Had Trump succeeded, there would be no war in Ukraine and no threat of nuclear WW3, but both papers even supported Blinken’s operation to blame the Hunter Biden “laptop from hell” story on Russia, helping Biden to win the 2020 elections, and taking us one step closer to war with Biden’s rejection of Russia’s December 2021 proposals for mutual security guarantees. The key point in these proposals was a neutral status for Ukraine with no membership in any military blocks including NATO. Biden had until February 23, 2022, to agree on this deal but he rejected Russia’s proposals. And, here again, both NYT and WP applauded this approach. 

Below are relevant quotes from their top columnists, Thomas Friedman and David Ignatius, whom I often quoted and applauded in my Washington Times and other publications’ columns back in the late 90s, when many of us still hoped for new, brighter, and mutually beneficial relations between the United States and post-communist Russia.

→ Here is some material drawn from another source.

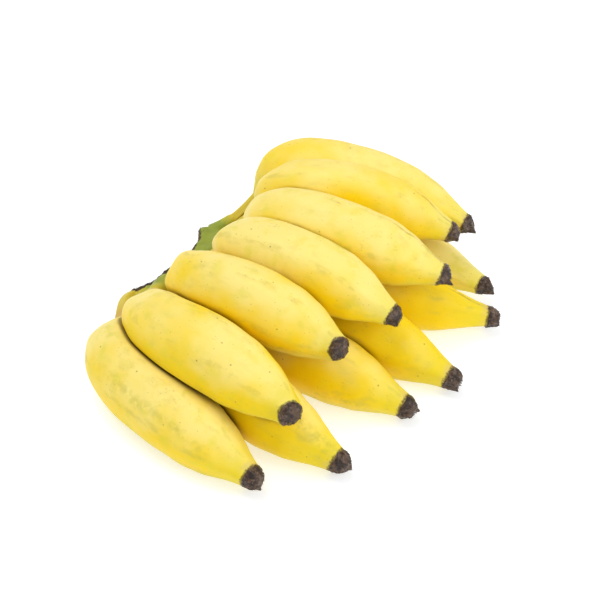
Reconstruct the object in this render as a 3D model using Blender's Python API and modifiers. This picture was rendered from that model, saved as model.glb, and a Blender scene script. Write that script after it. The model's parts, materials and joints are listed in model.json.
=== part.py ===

When the first round of NATO expansion began in 1998, Friedman interviewed one of the most distinguished American diplomats, George Kennan, who called NATO expansion a fatal foreign policy mistake:

”It shows so little understanding of Russian history and Soviet history. Of course, there is going to be a bad reaction from Russia, and then [the NATO expanders] will say that we always told you that is how the Russians are — but this is just wrong.”

And this is what Friedman is saying now:

“Back in the early 1990s, I opposed NATO expansion after the fall of the Berlin Wall because I thought our priority should be trying to nurture a democratic Russia…. Now, 30 years later, though, when the prospects for a democratic Russia feel utterly remote, I would gladly use NATO and the E.U. to nurture and secure a democratic Ukraine.”    

As for the WP’s David Ignatius, here is what he said in his WP article Who Robbed Russia? back in 1999, where he highlighted some of the most damning revelations of the multi-billion-dollar robbery of Russia with the help of the Federal Reserve Bank of New York and with the acquiescence of the Clinton administration:

“By allowing the oligarchs — in the name of the free market — to grab Russia’s resources and siphon anything of value into their own offshore bank accounts, the United States poisoned Russia’s transition from communism… What makes the Russian case so sad is that the Clinton administration may have squandered one of the most precious assets imaginable — which is the idealism and goodwill of the Russian people as they emerged from 70 years of Communist rule. The Russia debacle may haunt us for generations.”

And here he is in July 2023:

“These 18 months of war have been a strategic windfall, at relatively low cost (other than for the Ukrainians). The West’s most reckless antagonist has been rocked. NATO has grown much stronger with the additions of Sweden and Finland. Germany has weaned itself from dependence on Russian energy and, in many ways, rediscovered its sense of values. NATO squabbles make headlines, but overall, this has been a triumphal summer for the alliance.”

Of course, both NYT and WP just follow the voices of Lindsey Graham, Mitch McConnell, Mitt Romney, Polish President Duda – and many others, including President of Ukraine Zelensky – who openly declare their desire to use Ukrainians as cheap cannon fodder for their geostrategic goals of defeating Russia, a country whose people and leaders from Gorbachev to Putin offered friendship, cooperation, and even alliance to America, only to be rebuffed in the name of a unipolar world order under U.S. hegemony.

I think it would be appropriate to conclude with a quote from Luke 23:34-35:

“And Jesus said, ‘Father, forgive them; for they know not what they do.’

“And parting his garments among them, they cast lots. “And the people stood beholding.”